▶ Set exercise
Take each line containing the word "joints" and copy it.
[Start of Data block]
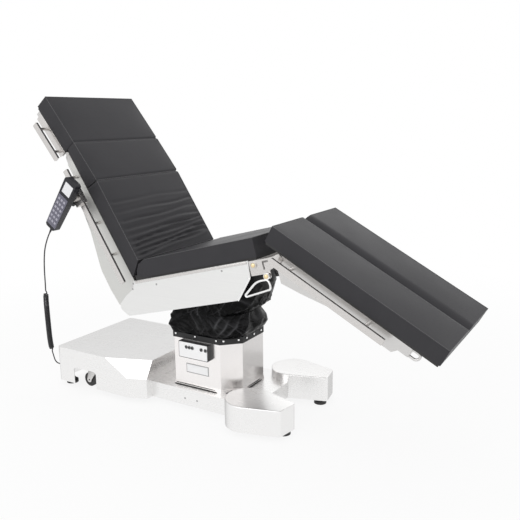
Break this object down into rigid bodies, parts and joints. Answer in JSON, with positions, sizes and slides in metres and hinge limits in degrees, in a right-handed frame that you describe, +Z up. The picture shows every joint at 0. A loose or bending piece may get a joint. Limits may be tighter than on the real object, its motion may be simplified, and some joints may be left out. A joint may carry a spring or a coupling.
{
  "type": "operating table",
  "caption": "Operating table with a lifting, tilting column, a hinged back in sections, a split hinged leg end, side rails, castors and a corded hand control.",
  "frame": {"origin": "on the floor under the middle of the table's outline, the hand control's cord left out", "axes": "+Z up, +X along the table towards the leg end, -Y towards the side with the hand control"},
  "size_m": [1.8677, 0.675, 1.3147],
  "materials": {
    "stainless": "brushed",
    "pale_panel": "satin",
    "rail_steel": "satin",
    "frame_steel": "satin",
    "chassis_steel": "satin",
    "bright_wire": "polished",
    "cushion": "matte coated cloth",
    "sleeve": "coated cloth",
    "dark_plastic": "matte",
    "button": "matte",
    "handset": "matte",
    "cord": "matte",
    "foot_rubber": "matte",
    "fork_steel": "satin",
    "wheel": "matte"
  },
  "bodies": {
    "base": {"base_chassis": "chassis_steel", "base_cover": "stainless", "centre_cover": "stainless", "foot_cover_left": "stainless", "foot_cover_right": "stainless", "column_shroud": "stainless", "column_outer_tube": "chassis_steel", "hem_band": "sleeve", "bellows": "sleeve", "control_housing": "dark_plastic", "control_face": "stainless", "cord_gland": "dark_plastic", "cord_tail": "cord", "cord_coil": "cord", "handset_cord": "cord"},
    "feet": {"floor_feet": "foot_rubber"},
    "column_middle": {"column_middle_tube": "chassis_steel"},
    "lift": {"column_inner_tube": "chassis_steel", "tilt_yoke": "chassis_steel"},
    "cross": {"tilt_cross": "chassis_steel"},
    "seat": {"seat_frame": "frame_steel", "seat_cover_left": "pale_panel", "seat_cover_right": "pale_panel", "leg_hinge_shaft": "rail_steel", "leg_brackets": "rail_steel", "seat_pad": "cushion", "seat_skirt": "sleeve"},
    "lower_back": {"lower_back_frame": "frame_steel", "back_wings": "pale_panel", "lower_back_rails": "rail_steel", "back_pad_lower": "cushion", "back_pad_middle": "cushion", "rail_clamp": "rail_steel"},
    "upper_back": {"upper_back_frame": "frame_steel", "upper_back_rails": "rail_steel", "back_pad_upper": "cushion"},
    "knob": {"clamp_knob": "dark_plastic"},
    "handset": {"handset_body": "handset", "cord_relief": "dark_plastic"},
    "castor_head_right": {"castor_fork_head_right": "fork_steel"},
    "wheel_head_right": {"castor_wheel_head_right": "wheel"},
    "castor_head_left": {"castor_fork_head_left": "fork_steel"},
    "wheel_head_left": {"castor_wheel_head_left": "wheel"},
    "castor_foot_right": {"castor_fork_foot_right": "fork_steel"},
    "wheel_foot_right": {"castor_wheel_foot_right": "wheel"},
    "castor_foot_left": {"castor_fork_foot_left": "fork_steel"},
    "wheel_foot_left": {"castor_wheel_foot_left": "wheel"},
    "leg_right": {"leg_frame_right": "frame_steel", "leg_rail_right": "rail_steel", "leg_pad_right": "cushion"},
    "lever_right": {"release_lever_right": "bright_wire"},
    "leg_left": {"leg_frame_left": "frame_steel", "leg_rail_left": "rail_steel", "leg_pad_left": "cushion"},
    "lever_left": {"release_lever_left": "bright_wire"},
    "button_1": {"control_button_1": "button"},
    "button_2": {"control_button_2": "button"},
    "button_3": {"control_button_3": "button"},
    "button_4": {"control_button_4": "button"},
    "button_5": {"control_button_5": "button"}
  },
  "joints": [
    {"name": "feet_lift", "type": "slide", "parent": "base", "child": "feet", "axis": [0, 0, 1], "range_m": [0, 0.008]},
    {"name": "column_stage", "type": "slide", "parent": "base", "child": "column_middle", "axis": [0, 0, 1], "range_m": [0, 0.15]},
    {"name": "column_lift", "type": "slide", "parent": "base", "child": "lift", "axis": [0, 0, 1], "range_m": [0, 0.3], "deforming": ["bellows"]},
    {"name": "end_tilt", "type": "hinge", "parent": "lift", "child": "cross", "pos_m": [-0.1398, 0.0275, 0.53], "axis": [0, 1, 0], "range_deg": [-10, 20], "deforming": ["seat_skirt"]},
    {"name": "side_tilt", "type": "hinge", "parent": "cross", "child": "seat", "pos_m": [-0.1398, 0.0275, 0.53], "axis": [0.9677, 0, 0.2521], "range_deg": [-15, 15]},
    {"name": "back_hinge", "type": "hinge", "parent": "seat", "child": "lower_back", "pos_m": [-0.40283, 0.0275, 0.53965], "axis": [0, -1, 0], "range_deg": [0, 80], "deforming": ["handset_cord", "cord_coil"]},
    {"name": "neck_hinge", "type": "hinge", "parent": "lower_back", "child": "upper_back", "pos_m": [-0.73744, 0.0275, 1.06101], "axis": [0, -1, 0], "range_deg": [0, 40]},
    {"name": "knob_turn", "type": "hinge", "parent": "lower_back", "child": "knob", "pos_m": [-0.65561, -0.2845, 0.88425], "axis": [0.8425, 0, 0.5388], "continuous": true},
    {"name": "handset_lift", "type": "slide", "parent": "lower_back", "child": "handset", "axis": [0.5878, 0, 0.809], "range_m": [0, 0.03]},
    {"name": "swivel_head_right", "type": "hinge", "parent": "base", "child": "castor_head_right", "pos_m": [-0.7338, -0.1625, 0], "axis": [0, 0, 1], "continuous": true},
    {"name": "roll_head_right", "type": "hinge", "parent": "castor_head_right", "child": "wheel_head_right", "pos_m": [-0.7558, -0.1625, 0.033], "axis": [0, 1, 0], "continuous": true},
    {"name": "swivel_head_left", "type": "hinge", "parent": "base", "child": "castor_head_left", "pos_m": [-0.7338, 0.2175, 0], "axis": [0, 0, 1], "continuous": true},
    {"name": "roll_head_left", "type": "hinge", "parent": "castor_head_left", "child": "wheel_head_left", "pos_m": [-0.7558, 0.2175, 0.033], "axis": [0, 1, 0], "continuous": true},
    {"name": "swivel_foot_right", "type": "hinge", "parent": "base", "child": "castor_foot_right", "pos_m": [0.1102, -0.1625, 0], "axis": [0, 0, 1], "continuous": true},
    {"name": "roll_foot_right", "type": "hinge", "parent": "castor_foot_right", "child": "wheel_foot_right", "pos_m": [0.0882, -0.1625, 0.033], "axis": [0, 1, 0], "continuous": true},
    {"name": "swivel_foot_left", "type": "hinge", "parent": "base", "child": "castor_foot_left", "pos_m": [0.1102, 0.2175, 0], "axis": [0, 0, 1], "continuous": true},
    {"name": "roll_foot_left", "type": "hinge", "parent": "castor_foot_left", "child": "wheel_foot_left", "pos_m": [0.0882, 0.2175, 0.033], "axis": [0, 1, 0], "continuous": true},
    {"name": "leg_hinge_right", "type": "hinge", "parent": "seat", "child": "leg_right", "pos_m": [0.28778, 0.0275, 0.72884], "axis": [0, 1, 0], "range_deg": [-35, 45]},
    {"name": "lever_pull_right", "type": "hinge", "parent": "seat", "child": "lever_right", "pos_m": [0.2472, 0.0275, 0.66247], "axis": [0, 1, 0], "range_deg": [0, 15], "stiffness_Nm_per_rad": 0.6, "springref_deg": -11.46},
    {"name": "leg_hinge_left", "type": "hinge", "parent": "seat", "child": "leg_left", "pos_m": [0.28778, 0.0275, 0.72884], "axis": [0, 1, 0], "range_deg": [-35, 45]},
    {"name": "lever_pull_left", "type": "hinge", "parent": "seat", "child": "lever_left", "pos_m": [0.2472, 0.0275, 0.66247], "axis": [0, 1, 0], "range_deg": [0, 15], "stiffness_Nm_per_rad": 0.6, "springref_deg": -11.46},
    {"name": "button_press_1", "type": "slide", "parent": "base", "child": "button_1", "axis": [0, 1, 0], "range_m": [0, 0.0015], "stiffness_N_per_m": 800, "springref_m": -0.0005},
    {"name": "button_press_2", "type": "slide", "parent": "base", "child": "button_2", "axis": [0, 1, 0], "range_m": [0, 0.0015], "stiffness_N_per_m": 800, "springref_m": -0.0005},
    {"name": "button_press_3", "type": "slide", "parent": "base", "child": "button_3", "axis": [0, 1, 0], "range_m": [0, 0.0015], "stiffness_N_per_m": 800, "springref_m": -0.0005},
    {"name": "button_press_4", "type": "slide", "parent": "base", "child": "button_4", "axis": [0, 1, 0], "range_m": [0, 0.0015], "stiffness_N_per_m": 800, "springref_m": -0.0005},
    {"name": "button_press_5", "type": "slide", "parent": "base", "child": "button_5", "axis": [0, 1, 0], "range_m": [0, 0.0015], "stiffness_N_per_m": 800, "springref_m": -0.0005}
  ],
  "couplings": [
    {"joint": "column_stage", "follows": "column_lift", "ratio": 0.5}
  ]
}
[End of Data block]
▶ Completed task
Break this object down into rigid bodies, parts and joints. Answer in JSON, with positions, sizes and slides in metres and hinge limits in degrees, in a right-handed frame that you describe, +Z up. The picture shows every joint at 0. A loose or bending piece may get a joint. Limits may be tighter than on the real object, its motion may be simplified, and some joints may be left out. A joint may carry a spring or a coupling.
  "joints": [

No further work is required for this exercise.